American lawyer (1905–1992)

Henry Christian Clausen (30 June 1905 – 4 December 1992) was an American lawyer, and investigator. He authored the Clausen Report, an 800-page report on the Army Board's Pearl Harbor Investigation. He traveled over 55,000 miles over seven months in 1945, and interviewed nearly a hundred personnel, Army, Navy, British and civilian, as a Special Investigator for the Secretary of War Henry L. Stimson carrying out an investigation ordered by Congress.

==Biography==

Clausen, a lawyer and a former Assistant United States Attorney from San Francisco, and a "civilian at heart" had joined up "for the duration" of the war, being discharged in August 1945. He was not a Reserve officer. He had been the Trial Judge Advocate for the Army at the (well publicized) court martial of Army inspectors for fraudulent inspections of aircraft engines at the Wright Aeronautical engine manufacturing facility in Lockland, Ohio.

He was a Republican like Stimson, who Clausen regarded as "a man of truly heroic stature". Clausen wrote about Congressman's Gearhart's attack on him during the Congressional Hearing that "I was a Republican myself, and a fiscal conservative, too". He appeared before the Congressional Hearing, and was asked to show Congressman Murphy his Summary exhibit of Far Eastern documents, as Congressmen Ferguson and Gearhart who were in the "Kimmel camp" had held onto the two copies sent to the committee to prevent other members seeing them.

He decided to write the book Pearl Harbor: Final Judgement in 1991 (published in 1992) in opposition to what he described as “inaccurate conspiracy theories” of the Pearl Harbor attack.

== Clausen Report ==
Stimson got the Army Pearl Harbor Board report (actually two reports, with a second Top Secret section on codebreaking) on Pearl Harbor with its criticism of General George Marshall and Secretary of State Cordell Hull, but "fatally flawed" from crucial but withheld evidence and perjured testimony. The Board had only learned of the top-secret cryptography program Magic's existence a week before the report was finished, and was initially not allowed access to the Navy Hewitt report until an appeal was made to Navy Secretary Forrestal. The three generals on the Board had all been relieved of commands by Marshall, hence were prejudiced against him. But they were available, so were put on the list of available officers for the Board by Marshall.

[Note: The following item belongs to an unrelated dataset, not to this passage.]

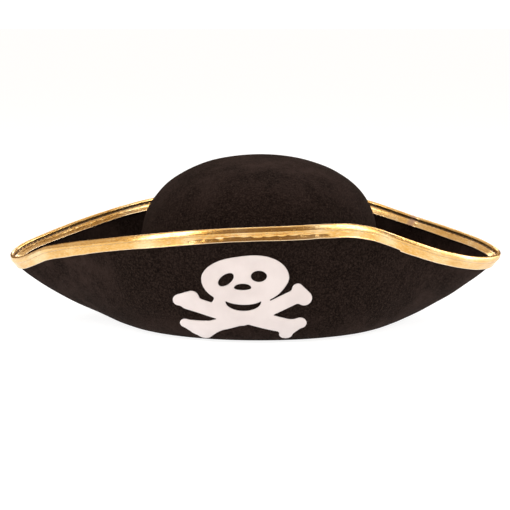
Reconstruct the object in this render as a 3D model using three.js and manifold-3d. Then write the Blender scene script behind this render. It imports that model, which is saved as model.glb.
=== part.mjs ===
// A felt pirate hat: a domed crown and a wired brim that turns up at the front and the back and
// runs out to two pointed tips. Gold binding is folded over the rim, and a skull with crossed
// bones is applied to the front flap.
// Millimetres. The tips point along X, the front flap faces -Y, +Z is up, and the underside of
// the brim lies on z = 0 with the middle of the head opening at the origin.
import * as THREE from 'three';
import { mergeVertices } from 'three/addons/utils/BufferGeometryUtils.js';
import { TessellateModifier } from 'three/addons/modifiers/TessellateModifier.js';
import Module from 'manifold-3d';

// Driving dimensions.
const HEAD_HALF_WIDTH = 83;
const HEAD_HALF_DEPTH = 99;
const CROWN_HEIGHT = 121.7;
const TIP_REACH = 187.7;
const FLAP_REACH = 147;
const TIP_ROUNDING = 0.06;
const RIM_SHIFT = -2.2;
const RIM_STEEPNESS = THREE.MathUtils.degToRad(76);
const FELT = 2;
const GAP = 0.3;

// How far the bend at the fold and the bend at the rim reach, as shares of the flap's length:
// at the tips and in the middle of the front and back.
const FOLD_BEND = [0.16, 0.32];
const RIM_BEND = [0.2, 0.4];
const BEND_FADE = 0.8;

// Layers of the head opening, as distances outside the inner face of the sweatband.
const SWEATBAND_OUTER = 0.8;
const COLLAR_INNER = SWEATBAND_OUTER + GAP;
const COLLAR_THICKNESS = 1.7;
const COLLAR_OUTER = COLLAR_INNER + COLLAR_THICKNESS;
const CROWN_INNER = COLLAR_OUTER + GAP;
const CROWN_OUTER = CROWN_INNER + FELT;
const LEVEL_RING = 6;
const FLAP_START = CROWN_OUTER + LEVEL_RING;

// Heights.
const CROWN_BASE = FELT + GAP;
const CROWN_WALL_TOP = 36;
const CROWN_SQUARENESS = 3.2;
const RIGHT_SHOULDER_FULLNESS = 0.4;
const COLLAR_TOP = 11;
const SEAM_HEIGHT = 6;
const SWEATBAND_BASE = 0.8;
const SWEATBAND_TOP = 31;

// Height of the rim at angles in degrees, from the right tip round by the back, the left tip
// and the front.
const RIM_HEIGHTS = [
  [0, 50.5], [10, 57.8], [35, 69.6], [60, 81.8], [90, 85.6], [120, 81.8], [150, 69.1],
  [173, 55.6], [184, 47.5], [200, 60], [225, 70.5], [255, 79.8], [280, 82.8], [299, 81.8],
  [318, 68], [331, 58.6], [345, 51], [354, 48.5],
];

// Edge binding, in distances down from its top and out from the middle of the felt.
const BEAD_RADIUS = 1.6;
const BEAD_BORE = 1;
const WIRE_RADIUS = 0.5;
const WIRE_DEPTH = 1.75;
const FELT_EDGE_DEPTH = 2.8;
const GROOVE_DEPTH = 3.4;
const GROOVE_HALF = 1;
const PINCHED_FELT_HALF = 0.4;
const FULL_FELT_DEPTH = 5;
const BINDING_CLOTH = 0.5;
const OUTER_LEG_LENGTH = 9.5;
const INNER_LEG_LENGTH = 9;
const THREAD_RADIUS = 0.22;
const THREAD_OFFSET = 1.4;
const THREAD_GAP = 0.1;
const JOINER_LENGTH = 12;
const JOINER_BORE = 0.64;
const JOINER_RADIUS = 0.85;

// Skull and crossed bones, measured across the hat and up the front flap from its fold.
const EMBLEM_MIDDLE = -10.9;
const EMBLEM_THICKNESS = 0.6;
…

After discussing the Board report(s) with General Cramer (the Judge Advocate General) and with Major (later Lt. Col) Clausen (who had been Assistant Recorder to the Army Board), Stimson appointed Clausen as his Special Investigator to retake evidence and follow unexplored leads. Clausen and Colonel Hughes decided to ask:
- What had Pearl Harbor 'known' about Japanese intentions before the attack?
- What had Pearl Harbor 'done' with this information before the attack?
- What had Washington 'known' about Japanese intentions before the attack?
- What had Washington 'done' with this information before the attack?

Clausen had an authorising letter from Stimson informing witnesses he had the necessary clearances to require their cooperation, but he was often lied to until he produced copies of about 40 top secret 'Magic' decrypts, to prove he had the proper clearance. Previously they had been required to lie under oath to protect the secret of 'Magic'. He wore the decrypts in a self-destructing bomb pouch to satisfy security concerns.

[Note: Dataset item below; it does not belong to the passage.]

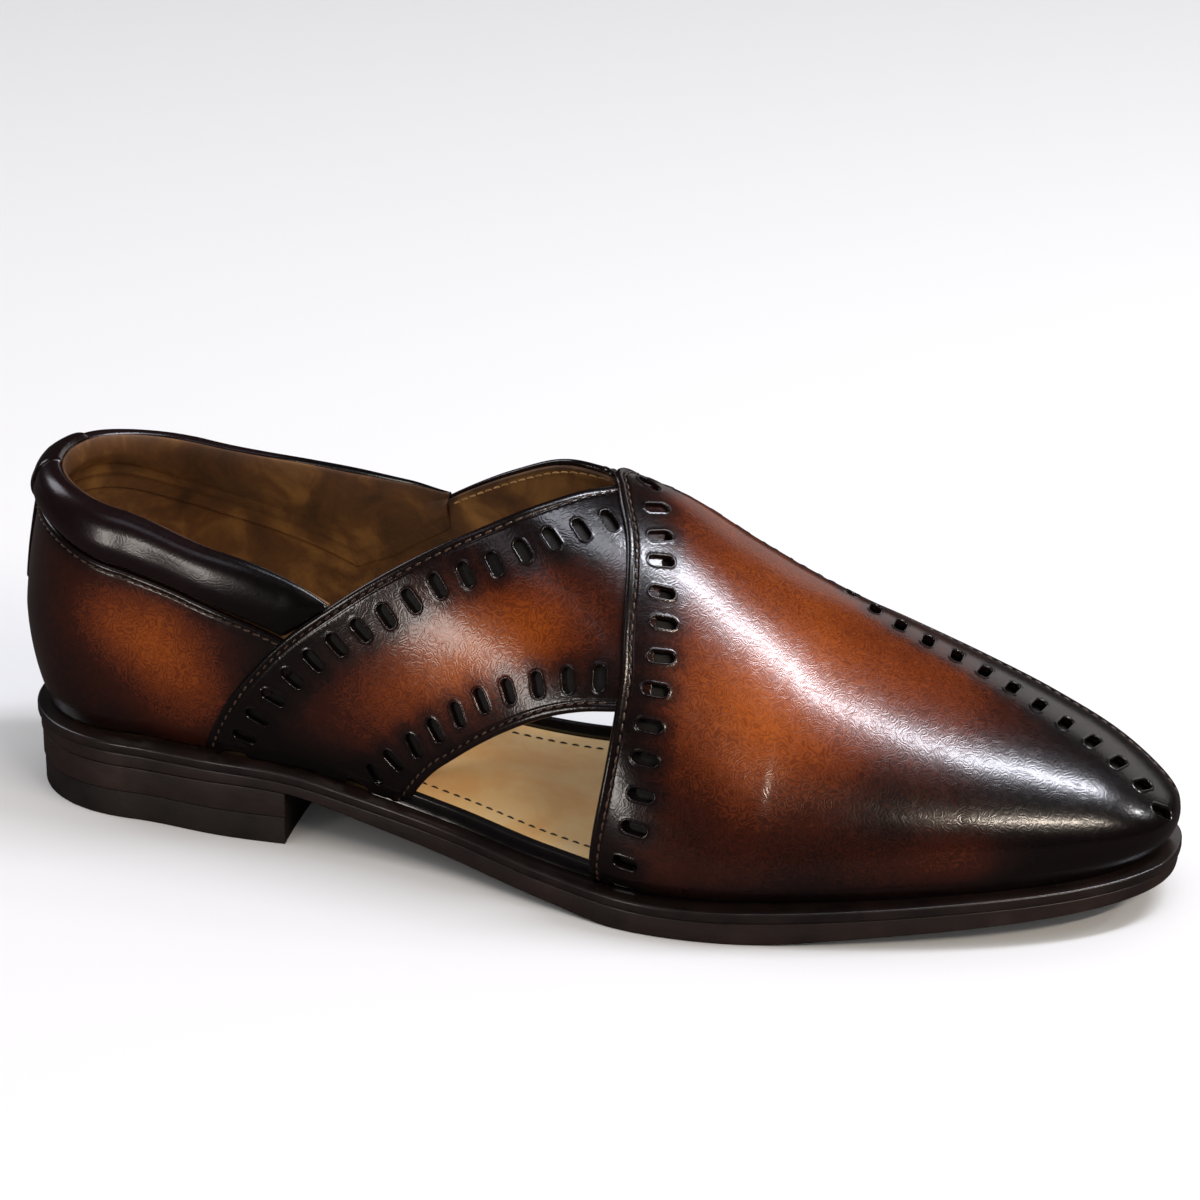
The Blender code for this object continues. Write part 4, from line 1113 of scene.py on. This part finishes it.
strapRows, liningRows = [], []
for side, rollEnd in ((lateral, 94), (medial, 108)):
    top, low = strapTop[side], strapLow[side]
    upper = top[chartPlace(top)[0] > rollEnd]
    for rows, inset, level, edge in ((strapRows, 2.1, levels["strap"] - 0.12, top),
                                     (liningRows, 2.2, levels["lining"] - 0.2, upper)):
        rows.append(stitchPlaces(edge, inset * side, level, end=2))
        rows.append(stitchPlaces(low, -inset * side, level, end=12))
seam = np.vstack([seamLine[lateral][::-1], seamLine[medial][1:]])
vampRow = stitchPlaces(vampEdge, -2.6, levels["vamp"] - 0.15)
seamRow = stitchPlaces(seam, 1.9, levels["base"] - 0.05, pitch=2.6, first=12, end=12)
makeStitches("strapStitches", darkThread, "upper_leather", strapRows)
makeStitches("vampStitches", darkThread, "upper_leather", [vampRow])
makeStitches("collarStitches", darkThread, "upper_leather", [seamRow])
makeStitches("liningStitches", tanThread, "upper_leather", liningRows)


def insoleRow(side, first=2, end=240, inside=6.0):
    # places along a line inside the insole's edge
    s = np.linspace(first, end, 500)
    flat = planPoint(s, side, insoleInset(inside)(s, side))[0]
    line = np.column_stack([flat, soleTop(flat[:, 0]) + soleLook["gap"] + soleLook["insole"] + 0.08])
    run = alongLine(line)
    return pickAt(line, run, np.arange(1.5, run[-1], 3.2))


places = np.vstack([insoleRow(lateral), insoleRow(medial)[::-1]])
row = (places, unit(np.gradient(places, axis=0)), np.tile([0.0, 0.0, 1.0], (len(places), 1)))
makeStitches("insoleStitches", darkThread, "insole_leather", [row], {"long": 2.3, "wide": 0.55, "slant": 0})
print("stitches made")

# ---- floor, light and camera ----
floorLook = {"size": 6.0, "colour": "#dddddd", "inGloss": "#3c3634"}
roomLook = {"seen": 1.0, "diffuse": 0.58, "gloss": 0.02}
# soft boxes in metres: where each stands, the way its first side is laid, its two sides, power, colour
softBoxes = {
    "shoulderBox": ((0.60, 0.21, 1.13), (0.78, 0.62, 0), (0.66, 0.1), 6.8, "#f2f4ff"),
    "shoulderGlow": ((0.61, 0.215, 1.15), (0.78, 0.62, 0), (0.74, 0.24), 3.2, "#f2f4ff"),
    "warmStrip": ((0.88, -0.6, 0.83), (0.69, 0.76, 0), (0.78, 0.045), 7.0, "#fff0de"),
    "topBox": ((0.2, -0.16, 1.24), (0.8, 0.6, 0), (0.3, 0.2), 1.4, "#f0f2ff"),
    "toeGlint": ((1.04, 0.41, 0.72), (-0.6, 0.8, 0), (0.07, 0.07), 1.2, "#ffffff"),
    "strapBox": ((-0.56, -1.06, 0.2), (0, 0, 1), (0.26, 0.2), 1.7, "#fff6ee"),
    "frontBox": ((-0.3, -0.72, 1.0), (1, 0, 0), (0.3, 0.3), 0.3, "#f4f2ff"),
    "heelBox": ((-1.02, 0.18, 0.8), (0, 1, 0), (0.5, 0.5), 3.0, "#f8f6ff"),
    "backBox": ((0.36, 1.4, 0.6), (1, 0, 0), (1.3, 0.5), 1.6, "#fbf4f4"),
}
boxAim = Vector((0.03, 0, 0.05))
cameraLook = {"turn": 15.5, "lift": 23.5, "roll": 0.25, "lens": 119.6, "target": (151.2, 0, 62.7)}


def addToScene(name, data, matrix=Matrix()):
    # an object that isn't part of the shoe, in its place
    made = bpy.data.objects.new(name, data)
    made.matrix_world = matrix
    bpy.context.scene.collection.objects.link(made)
    return made


def makeFloor():
    # one square, pale to the eye and dim in the shoe's gloss
    mesh = bpy.data.meshes.new("floor")
    half = floorLook["size"] / 2
    corners = [(-half, -half, 0), (half, -half, 0), (half, half, 0), (-half, half, 0)]
    mesh.from_pydata(corners, [], [(0, 1, 2, 3)])
    paint = bpy.data.materials.new("paleMattPaint")
    paint.use_nodes = True
    tree = paint.node_tree
    path = addNode(tree, "LightPath", {}).outputs["Is Glossy Ray"]
    seen = addNode(tree, "Mix", {0: path, 6: linear(floorLook["colour"]), 7: linear(floorLook["inGloss"])},
                   data_type="RGBA").outputs[2]
    setInputs(tree, tree.nodes["Principled BSDF"], {"Base Color": seen, "Roughness": 0.9,
                                                    "Specular IOR Level": 0.1})
    mesh.materials.append(paint)
    addToScene("floor", mesh)


def softBox(name, at, along, size, power, colour):
    # a soft box turned to its aim, its first side laid as near as can be to a direction
    lamp = bpy.data.lights.new(name, "AREA")
    lamp.shape, lamp.energy, lamp.color = "RECTANGLE", power, linear(colour)[:3]
    lamp.size, lamp.size_y = size
    place, along = Vector(at), Vector(along)
    back = (place - boxAim).normalized()
    right = (along - back * along.dot(back)).normalized()
    turn = Matrix((right, back.cross(right), back)).transposed().to_4x4()
    addToScene(name, lamp, Matrix.Translation(place) @ turn)


def makeWorld():
    # plain white behind the shoe, a little dimmer as light on it, and dark in its gloss
    world = bpy.data.worlds.new("whiteRoom")
    world.use_nodes = True
    tree = world.node_tree
    path = addNode(tree, "LightPath", {})
    glossy, straight = path.outputs["Is Glossy Ray"], path.outputs["Is Camera Ray"]
    lit = addNode(tree, "Mix", {0: glossy, 2: roomLook["diffuse"], 3: roomLook["gloss"]})
    strength = addNode(tree, "Mix", {0: straight, 2: lit, 3: roomLook["seen"]})
    setInputs(tree, tree.nodes["Background"], {"Color": (1, 1, 1, 1), "Strength": strength})
    bpy.context.scene.world = world


def makeCamera():
    # a metre back from its target, turned from the shoe's outer side towards the toe, lifted and rolled
    turn, lift, roll = (math.radians(cameraLook[key]) for key in ("turn", "lift", "roll"))
    back = Vector((math.sin(turn) * math.cos(lift), -math.cos(turn) * math.cos(lift), math.sin(lift)))
    right = Vector((math.cos(turn), math.sin(turn), 0))
    up = back.cross(right)
    right, up = right * math.cos(roll) + up * math.sin(roll), up * math.cos(roll) - right * math.sin(roll)
    lens = bpy.data.cameras.new("camera")
    lens.lens, lens.sensor_width = cameraLook["lens"], 36.0
    target = (Vector(cameraLook["target"]) + Vector(shift)) * 0.001
    place = Matrix((right, up, back)).transposed().to_4x4()
    place.translation = target + back
    bpy.context.scene.camera = addToScene("camera", lens, place)


makeFloor()
makeWorld()
makeCamera()
for name, look in softBoxes.items():
    softBox(name, *look)
bpy.context.scene.view_settings.view_transform = "Standard"
print("floor, lights and camera set")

===The Fourteen-part Telegram and The War Warning===
Colonel Dusenbury, of the US Army SIS, testified that he received the fourteenth part (which said diplomatic relations would be broken) from the Navy (OP-20-G) about midnight (Washington time). No action was taken then; both Dusenbury and Commander Kramer, the translator, went home, and as much as nine vital hours (certainly three) were lost. The next morning Colonel Bratton arrived later on Sunday morning than he initially claimed during testimony and, Clausen concluded, invented a story about not being able to get in touch with Marshall which "nearly destroyed" Marshall.

Marshall got assurances that the final warning on December 7 would be received by everyone before 1 pm Washington time; he had to send Colonels Bratton and Bundy back to the message center twice to get this confirmation. But when Colonel French, in charge of the message center, learned that the War Department's radio system could not contact Pearl Harbor, he decided to send their message by RCA commercial radio – without telling Marshall of the delay.

===The Pearl Harbor Commanders===
According to Clausen,

- Lt. Gen. W. C. Short didn't want the command in Hawaii and failed to study what his task entailed. He failed to follow Washington's orders to liaise closely with the Navy, to conduct reconnaissance, or to get the radar equipment he had out of training mode (for several months), and he failed to alert his forces against attack as ordered.
- Adm. H. E. Kimmel withheld vital intelligence (e.g. the two messages about the destruction of codes and code machines by the Japanese, because he did not consider them as "being of vital importance") from his Army counterpart Short. Kimmel was inflexible in his convictions and expressions and would not liaise with the Army about its state of readiness.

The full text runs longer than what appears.